Aquí nos encontramos en el centro
más vital del misterio cristiano. La Misa ocupa en la vida cotidiana de la
Iglesia militante el mismo lugar dominante que el Calvario de la historia del
mundo. Cristo, escondido en la hostia, vive presente en medio de los hombres,
en su Iglesia de la tierra, para continuar en ella su obra primordial de la
glorificación del Padre y su misión de Redentor del mundo. El Corazón
Eucarístico de Jesús es el verdadero centro del mundo desde donde se derrama la
vida divina a toda la Iglesia.
El Cristo de la Misa, el
Crucificado del Gólgota, está siempre allí, levantado entre el cielo y la
tierra para reconciliar a los hombres con Dios y unirlos a su alabanza
adoradora y reparadora de Verbo Encarnado. Hay que unirse a la oblación de la
Misa en las profundidades mismas de esta alma del Verbo Redentor y saber
penetrar más allá sus sentimientos de adoración, de acción de gracias, de
oración y de expiación reparadora, hasta el amor infinito del Corazón de
Cristo. Esos cuatro fines clásicos del sacrificio eucarístico, que dimanan de la
virtud de la religión, deben ser tomados como de su fuente, de la virtud
teologal del alma del Verbo Encarnado.
El Cristo de la gloria, contemplativo
del Padre, y que siempre vive en la claridad de su Faz, quiere abarcar en su mirada
beatífica todos los horizontes de la Trinidad. Su alma, iluminada por el Esplendor
del Verbo, contempla con asombro las infinitas perfecciones de Dios y todo el
universo. Esta visión esplendorosa viene a ser en El inspiradora del amor, de
la adoración, de la acción de gracias, de la plegaria y de la expiación
reparadora. Todo es luz en su alma de Verbo Encarnado, pero luz que se transforma
en amor. La contemplación cara a cara de los abismos de la Trinidad despierta
en El un amor irresistible que se concluye en una alabanza de un valor
infinito.
De este modo, el sentimiento que
domina su alma de Cristo, en la Eucaristía, como en otros tiempos en la tierra,
como hoy en los cielos, es el amor a su Padre, el afán primordial de su gloria.

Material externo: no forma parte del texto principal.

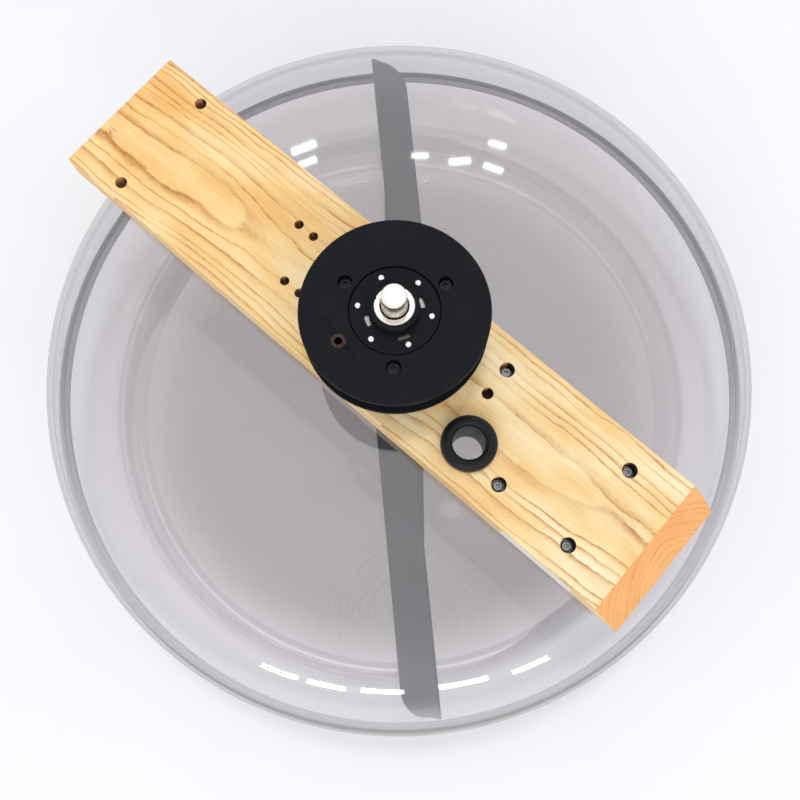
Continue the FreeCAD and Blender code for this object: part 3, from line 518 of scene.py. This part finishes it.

Todo lo demás, incluso la redención del mundo, ocupa un lugar secundario ante
sus ojos y se orienta a este último fin. ¿No decía El, la víspera de su muerte:
El mundo ha de saber que Yo amo al Padre y que cumplo con lo que me ha
mandado, Levantaos, y vamos de aquí? (Jn 14 31). Esta era la señal
de partida de su Pasión para la gloria del Padre.
La Iglesia de la tierra, como la gotita
de agua del cáliz, no tiene más que perderse en la alabanza de amor que se
eleva del Cristo de la Misa hacia la adorable Trinidad. He aquí por qué cada
mañana, antes de enrolarse en sus duros combates, la Iglesia militante, elevando
el cáliz y la hostia, se recoge en el alma de su Cristo, susurrando con El, en el
silencio del amor: «Suscipe, Sancta Trinitas!», ¡Recibe, Trinidad Santa!»
(M. Philipon o.p., La Trinidad en mi vida, Ed Lumen 1993, pp. 44-47).